== DATA SHOWN ==
⟨

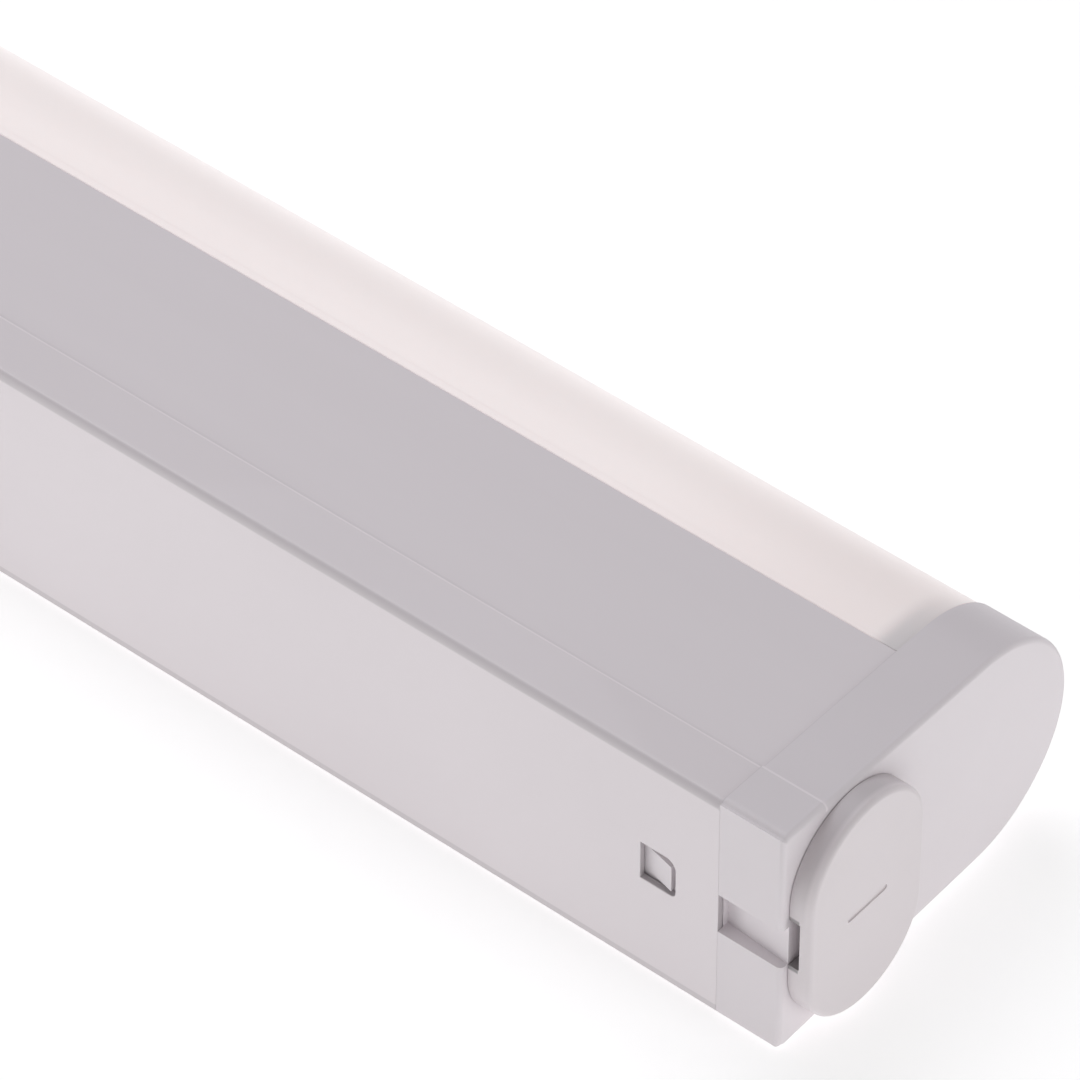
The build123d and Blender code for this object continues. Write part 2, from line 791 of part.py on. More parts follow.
with BuildPart() as led_connector:
    with BuildSketch(Plane.XZ.offset(led_board_front)):
        with Locations((lead_hole_x, 0)):
            Rectangle(led_connector_size[0], led_connector_size[1])
    extrude(amount=led_connector_size[2])
    chamfer(led_connector.faces().sort_by(Axis.Y)[0].edges(), block_chamfer)
    with BuildSketch(Plane.XZ.offset(led_board_front)):
        with Locations((lead_hole_x, led_wire_height), (lead_hole_x, -led_wire_height)):
            Circle(led_wire_radius)
    extrude(amount=led_connector_size[2] / 2, mode=Mode.SUBTRACT)
save(led_connector, "led_connector")

# ---------------------------------------------------------------- earth bond
earth_x = half_length - earth_from_end
nut_top = sheet + earth_nut_height
tag_top = nut_top + 2 * tag_thickness
head_seat = tag_top + tag_thickness

with BuildPart() as earth_nut:
    with BuildSketch(Plane.XZ.offset(sheet)):
        with Locations((earth_x, 0)):
            RegularPolygon(earth_nut_radius, 6)
    extrude(amount=earth_nut_height)
    with BuildSketch(Plane.XZ):
        with Locations((earth_x, 0)):
            Circle(earth_nut_shank_radius)
    extrude(amount=sheet)
    with BuildSketch(Plane.XZ.offset(sheet + earth_nut_height)):
        with Locations((earth_x, 0)):
            Circle(earth_screw_radius)
    extrude(amount=-earth_nut_height - earth_screw_tip_gap, mode=Mode.SUBTRACT)
save(earth_nut, "earth_nut")

with BuildPart() as earth_tags:
    for direction, tag_back in ((1, nut_top), (-1, nut_top + tag_thickness)):
        with BuildSketch(Plane.XZ.offset(tag_back)):
            with Locations((earth_x, 0)):
                Circle(tag_radius)
            with Locations((earth_x + direction * tag_radius, 0)):
                Rectangle(2 * tag_radius, 2 * tag_barrel_radius)
            with Locations((earth_x, 0)):
                Circle(earth_screw_radius + slide_gap, mode=Mode.SUBTRACT)
        extrude(amount=tag_thickness)
        barrel_plane = Plane(
            origin=(earth_x + direction * 2 * tag_radius, 0, 0),
            x_dir=(0, 1, 0),
            z_dir=(direction, 0, 0),
        )
        with BuildSketch(barrel_plane):
            with Locations((-tag_back - tag_barrel_radius, 0)):
                Circle(tag_barrel_radius)
        extrude(amount=tag_barrel_length)
        with BuildSketch(barrel_plane.offset(tag_barrel_length - wire_socket)):
            with Locations((-tag_back - tag_barrel_radius, 0)):
                Circle(mains_wire_radius)
        extrude(amount=wire_socket, mode=Mode.SUBTRACT)
save(earth_tags, "earth_tags")

with BuildPart() as earth_washer:
    with BuildSketch(Plane.XZ.offset(tag_top)):
        with Locations((earth_x, 0)):
            Circle(earth_screw_head_radius + washer_margin)
            Circle(earth_screw_radius + slide_gap, mode=Mode.SUBTRACT)
            with PolarLocations(earth_screw_head_radius + washer_margin, washer_teeth):
                Rectangle(washer_notch[0], washer_notch[1], mode=Mode.SUBTRACT)
    extrude(amount=tag_thickness)
save(earth_washer, "earth_washer")

with BuildPart() as earth_screw:
    with BuildSketch(Plane.XZ.offset(sheet)):
        with Locations((earth_x, 0)):
            Circle(earth_screw_radius)
    extrude(amount=head_seat - sheet)
    with BuildSketch(Plane.XZ.offset(head_seat)):
        with Locations((earth_x, 0)):
            Circle(earth_screw_head_radius)
    extrude(amount=earth_screw_head)
    fillet(earth_screw.faces().sort_by(Axis.Y)[0].edges(), earth_screw_head / 3)
    with BuildSketch(Plane.XZ.offset(head_seat + earth_screw_head)):
        with Locations((earth_x, 0)):
            Rectangle(earth_screw_cross[0], earth_screw_cross[1])
            Rectangle(earth_screw_cross[1], earth_screw_cross[0])
    extrude(amount=-earth_screw_head / 2, mode=Mode.SUBTRACT)
save(earth_screw, "earth_screw")


# ---------------------------------------------------------------- wires
def wire(height, radius, *route):
    """Insulated wire along (x, depth) points at one height, with rounded bends."""
    points = [(x, -depth, height) for x, depth in route]
    with BuildPart() as run:
        with BuildLine() as path:
            FilletPolyline(*points, radius=wire_bend)
        start = Plane(origin=path.line @ 0, z_dir=path.line % 0)
        with BuildSketch(start):
            Circle(radius)
        sweep()
    return run


terminal_right = terminal_x + terminal_size[0] / 2
terminal_left = terminal_x - terminal_size[0] / 2
for name, height in (("live", pin_pitch), ("neutral", -pin_pitch)):
    supply = wire(
        height,
        mains_wire_radius,
        (tail_x, socket_depth),
        (tail_x - tail_run, socket_depth),
        (tail_x - tail_run - climb, supply_wire_depth),
        (terminal_right - wire_socket, supply_wire_depth),
    )
    save(supply, f"{name}_supply_wire")
    link = wire(
        height,
        mains_wire_radius,
        (terminal_left + wire_socket, link_wire_depth),
        (terminal_left - terminal_run, link_wire_depth),
        (terminal_left - terminal_run - climb, wire_lane),
        (-tail_x + tail_run + climb, wire_lane),
        (-tail_x + tail_run, socket_depth),
        (-tail_x, socket_depth),
    )
    save(link, f"{name}_link_wire")

tag_reach = 2 * tag_radius + tag_barrel_length - wire_socket
supply_tag_depth = nut_top + tag_barrel_radius
link_tag_depth = nut_top + tag_thickness + tag_barrel_radius
earth_supply_wire = wire(
    0,
    mains_wire_radius,
    (tail_x, socket_depth),
    (tail_x - tail_run, socket_depth),
    (earth_x + tag_reach + tail_run, supply_tag_depth),
    (earth_x + tag_reach, supply_tag_depth),
)
save(earth_supply_wire, "earth_supply_wire")
earth_link_wire = wire(
    0,
    mains_wire_radius,
    (earth_x - tag_reach, link_tag_depth),
    (earth_x - tag_reach - tail_run, link_tag_depth),
    (earth_x - tag_reach - tail_run - climb, wire_lane),
    (-tail_x + tail_run + climb, wire_lane),
    (-tail_x + tail_run, socket_depth),
    (-tail_x, socket_depth),
)
save(earth_link_wire, "earth_link_wire")

header_left = header_x - header_size[0] / 2
for name, height in (("positive", led_wire_height), ("negative", -led_wire_height)):
    led_lead = wire(
        height,
        led_wire_radius,
        (header_left + wire_socket, led_wire_depth),
        (lead_hole_x, led_wire_depth),
        (lead_hole_x, led_board_front + led_connector_size[2] / 2),
    )
    save(led_lead, f"led_{name}_wire")
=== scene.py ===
"""Linkable wall light bar: finishes, fine edges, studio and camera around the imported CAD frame."""

import json
import math

import bmesh
import bpy
from mathutils import Matrix, Vector


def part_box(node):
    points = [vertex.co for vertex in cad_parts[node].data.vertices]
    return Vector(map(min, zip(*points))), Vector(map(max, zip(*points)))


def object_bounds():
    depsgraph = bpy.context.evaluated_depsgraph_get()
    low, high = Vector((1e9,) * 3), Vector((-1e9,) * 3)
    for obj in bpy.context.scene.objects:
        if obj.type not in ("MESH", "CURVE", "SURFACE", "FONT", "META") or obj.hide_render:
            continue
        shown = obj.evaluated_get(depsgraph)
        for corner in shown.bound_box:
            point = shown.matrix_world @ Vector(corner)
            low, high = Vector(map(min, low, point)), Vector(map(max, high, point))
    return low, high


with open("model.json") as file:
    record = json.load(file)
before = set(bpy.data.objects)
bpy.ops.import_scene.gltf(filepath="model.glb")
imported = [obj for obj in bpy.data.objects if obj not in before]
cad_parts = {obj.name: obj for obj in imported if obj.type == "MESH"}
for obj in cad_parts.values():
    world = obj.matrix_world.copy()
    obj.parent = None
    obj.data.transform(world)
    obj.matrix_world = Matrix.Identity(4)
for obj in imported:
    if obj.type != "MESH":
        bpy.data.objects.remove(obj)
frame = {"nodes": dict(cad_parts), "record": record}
cad_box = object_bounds()
nodes = frame["nodes"]

MM = 0.001

# camera
LENS_MM = 246.0
SENSOR_MM = 36.0
CAMERA_AZIMUTH = 220.0
CAMERA_ELEVATION = 44.7
CAMERA_ROLL = -0.23
CAMERA_DISTANCE = 0.6087
AIM_FROM_END = 0.04356
AIM_DEPTH = 0.02273
CLIP_START = 0.05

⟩

== EXERCISE INSTRUCTIONS ==
Count how many lines include the string "return". Nothing but the number is needed.

== RESULT ==
3